### WHAT IS ASKED
Every entry must be echoed exactly.

###

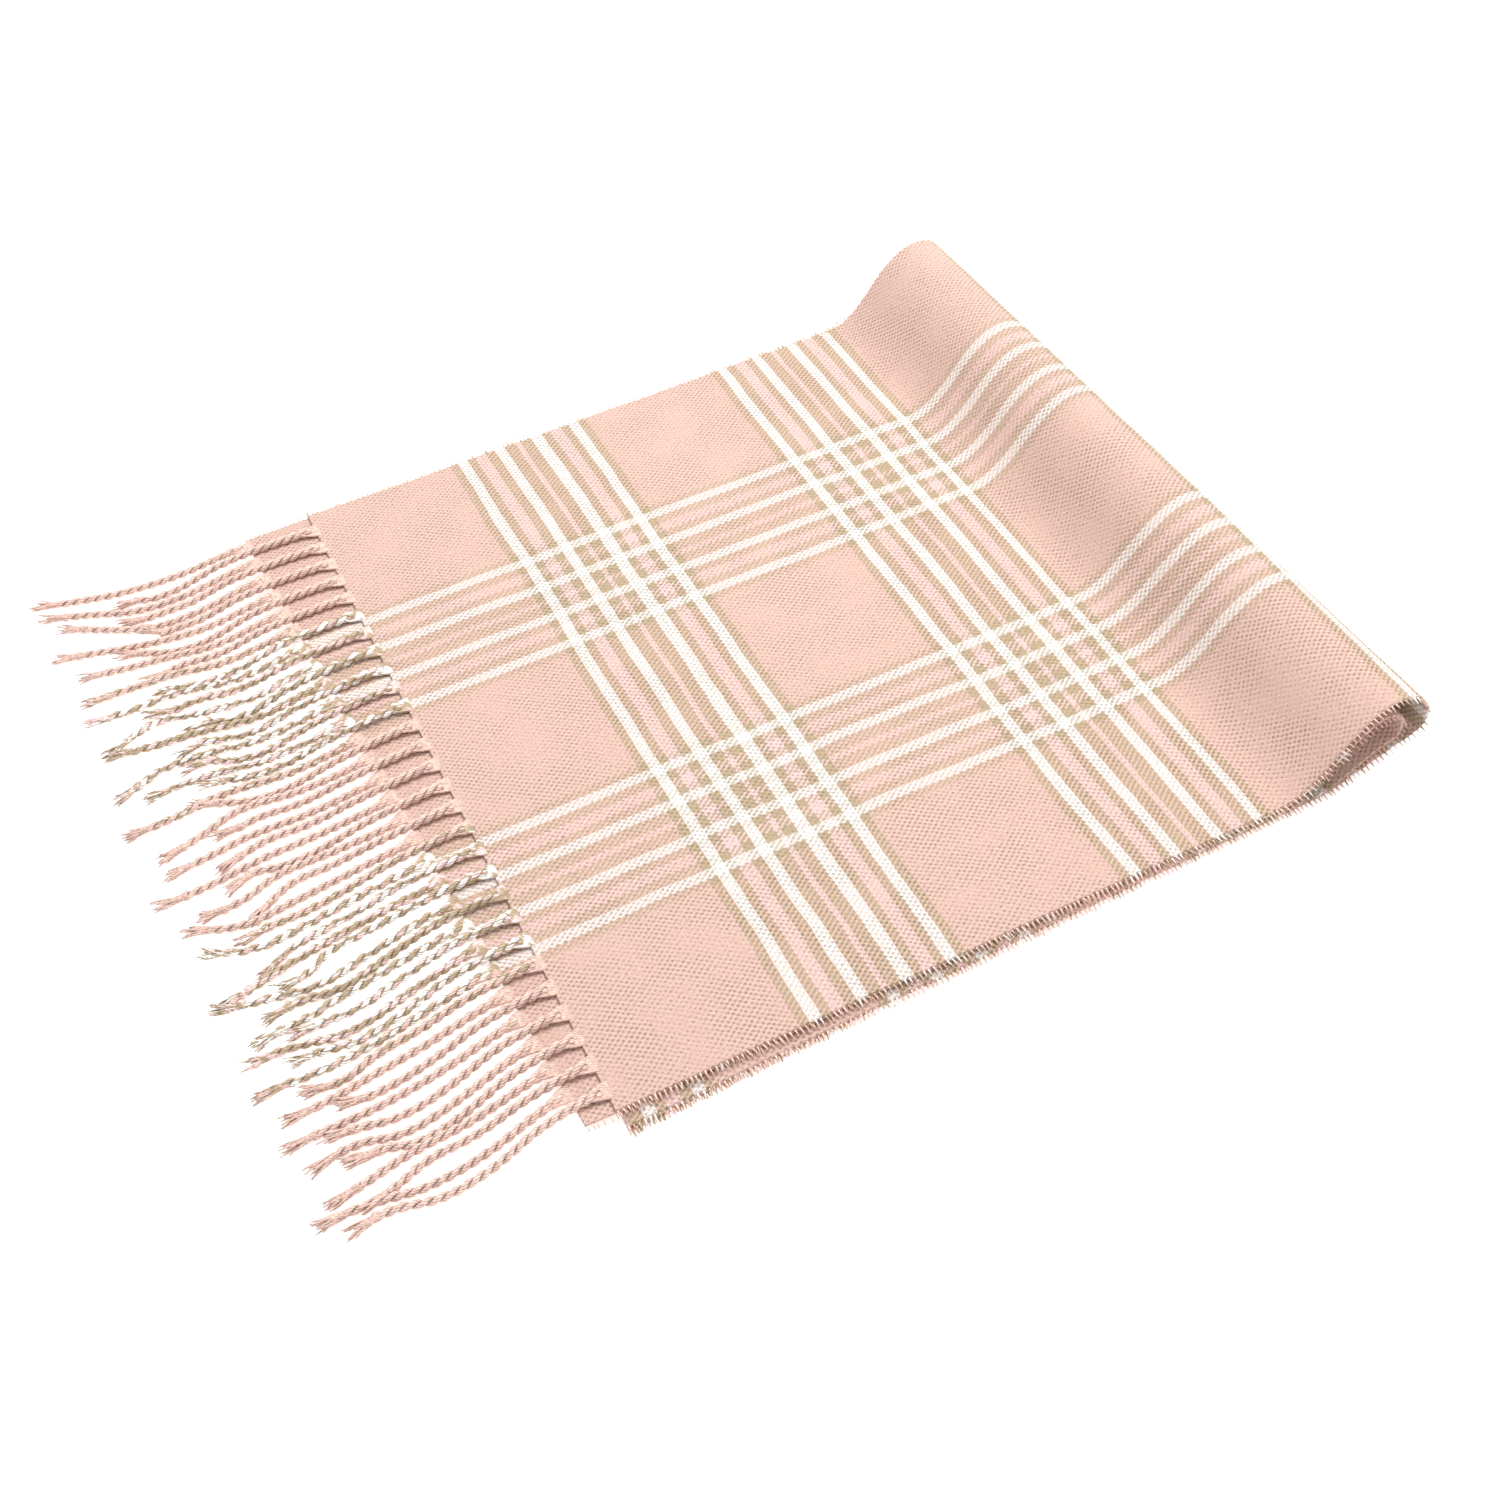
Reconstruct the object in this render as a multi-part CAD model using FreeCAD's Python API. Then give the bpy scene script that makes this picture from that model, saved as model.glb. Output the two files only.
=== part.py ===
import FreeCAD
import Part
import math
import os

# A woven plaid wrap of scarf size, folded in half and then in thirds, with twisted tassels on both cut ends.
# Millimetres. The frame: +X runs along the leaves from the fringe to the folds, +Y across the cloth to its
# far selvedge, +Z up. The origin is the middle of the underside, on the surface that the bundle lies on.
#
# The one strip of cloth runs: top leaf, outer upper fold, fourth leaf, inner left fold, fifth leaf, lower fold
# (the middle of the strip), bottom leaf, outer left fold, third leaf, inner upper fold, second leaf.
# It is modelled with X measured from the fringe edge of the top leaf, and the finished bundle is then moved
# so that the origin is under its centre.

# ---- cloth ----
CLOTH_WIDTH = 301.0
CLOTH_THICKNESS = 1.0
NEST_CLEARANCE = 0.2          # air between two layers that turn together in a fold
BODY_GAP = 0.3                # air between the pair that opens and the leaves under it
SELVEDGE_WIDTH = 3.6          # cut weft ends that stand past each long edge
SELVEDGE_THICKNESS = 0.5

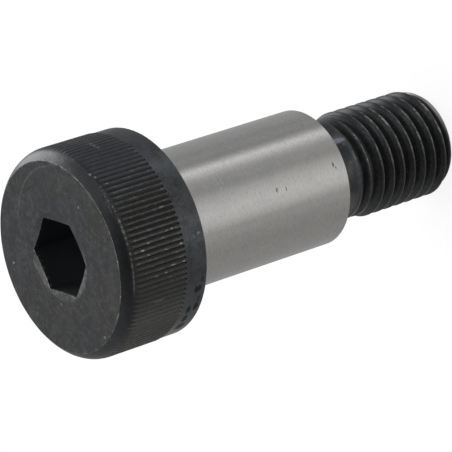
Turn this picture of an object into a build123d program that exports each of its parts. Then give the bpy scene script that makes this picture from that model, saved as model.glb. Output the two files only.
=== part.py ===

###

### TASK ANSWER
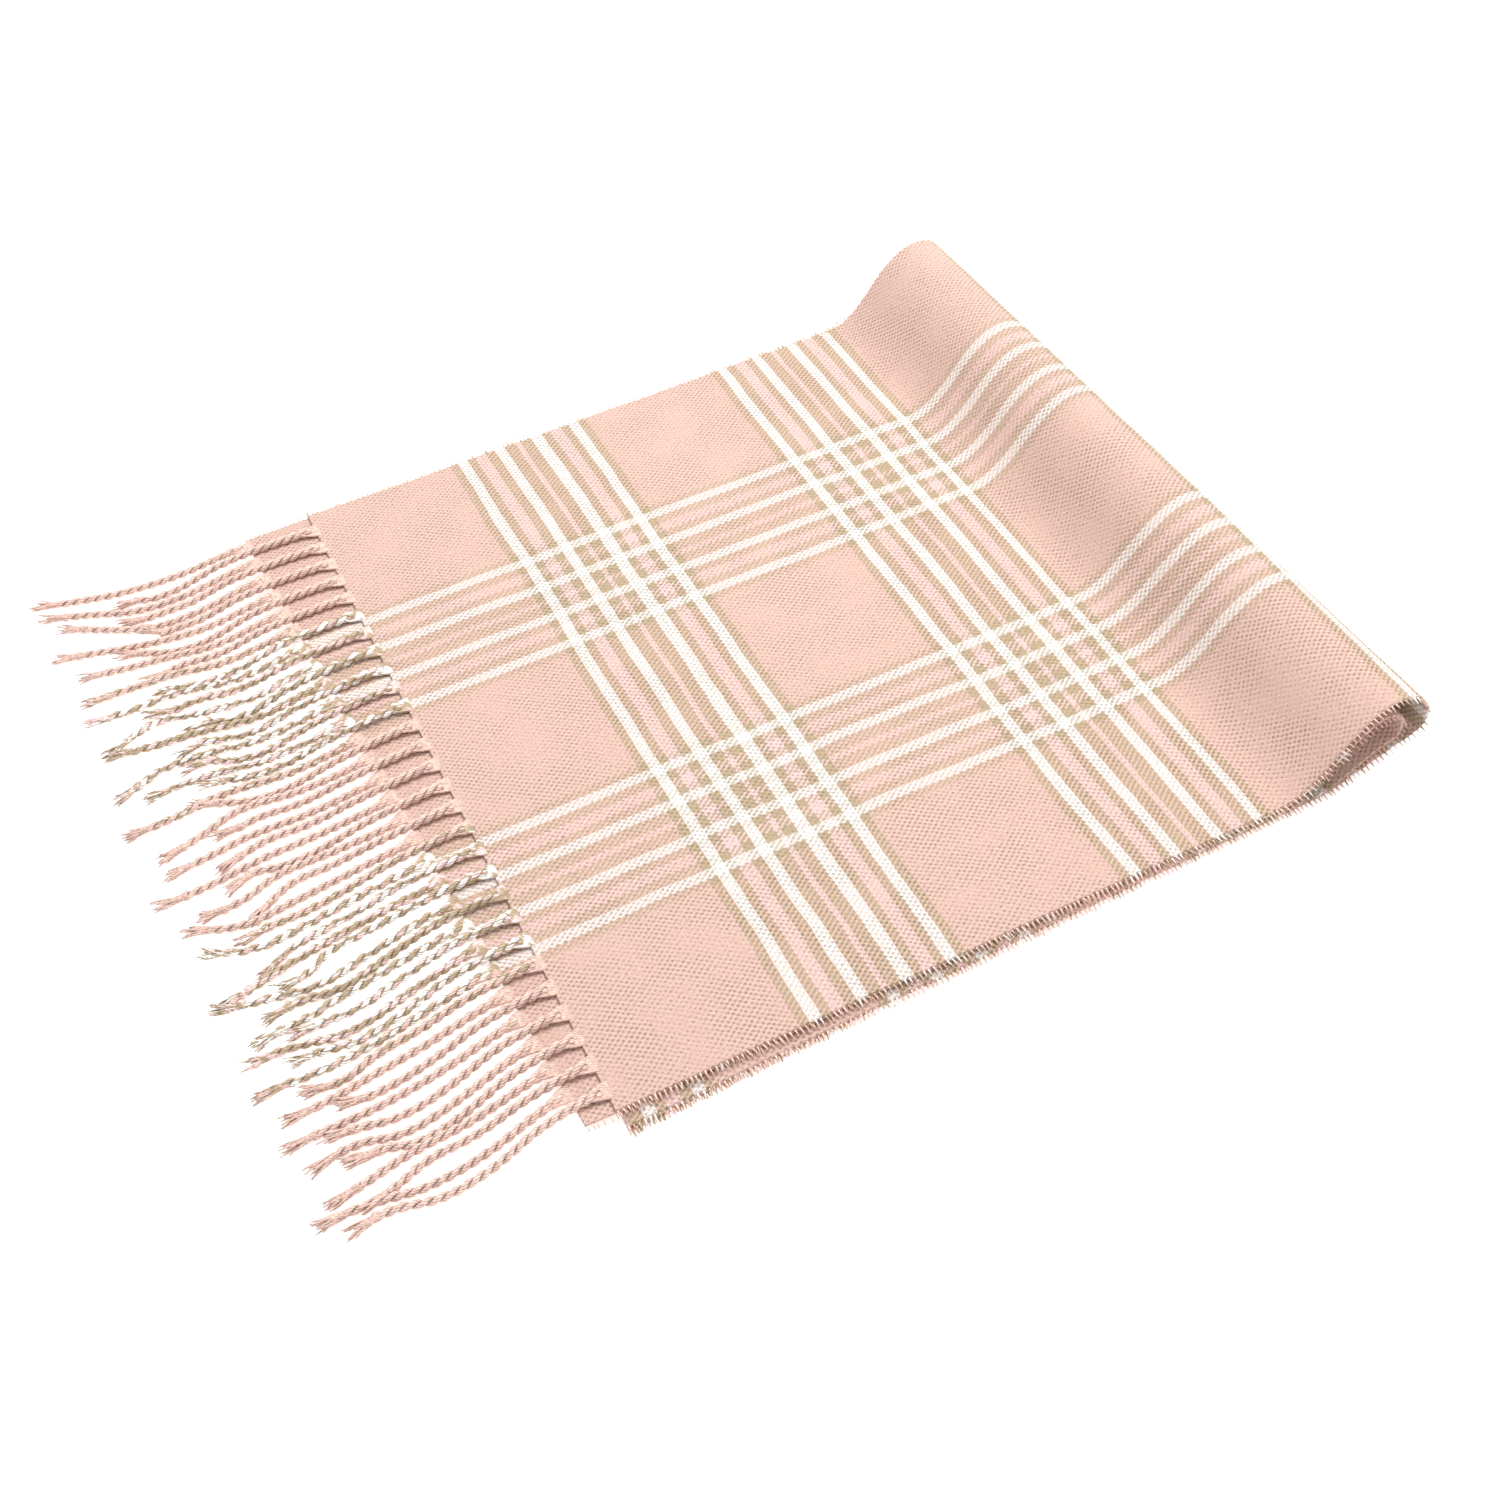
Reconstruct the object in this render as a multi-part CAD model using FreeCAD's Python API. Then give the bpy scene script that makes this picture from that model, saved as model.glb. Output the two files only.
=== part.py ===
import FreeCAD
import Part
import math
import os

# A woven plaid wrap of scarf size, folded in half and then in thirds, with twisted tassels on both cut ends.
# Millimetres. The frame: +X runs along the leaves from the fringe to the folds, +Y across the cloth to its
# far selvedge, +Z up. The origin is the middle of the underside, on the surface that the bundle lies on.
#
# The one strip of cloth runs: top leaf, outer upper fold, fourth leaf, inner left fold, fifth leaf, lower fold
# (the middle of the strip), bottom leaf, outer left fold, third leaf, inner upper fold, second leaf.
# It is modelled with X measured from the fringe edge of the top leaf, and the finished bundle is then moved
# so that the origin is under its centre.

# ---- cloth ----
CLOTH_WIDTH = 301.0
CLOTH_THICKNESS = 1.0
NEST_CLEARANCE = 0.2          # air between two layers that turn together in a fold
BODY_GAP = 0.3                # air between the pair that opens and the leaves under it
SELVEDGE_WIDTH = 3.6          # cut weft ends that stand past each long edge
SELVEDGE_THICKNESS = 0.5

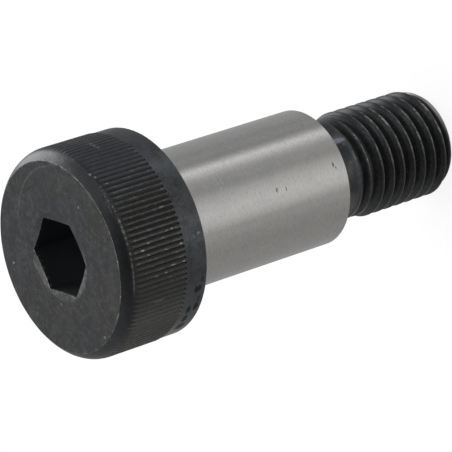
Turn this picture of an object into a build123d program that exports each of its parts. Then give the bpy scene script that makes this picture from that model, saved as model.glb. Output the two files only.
=== part.py ===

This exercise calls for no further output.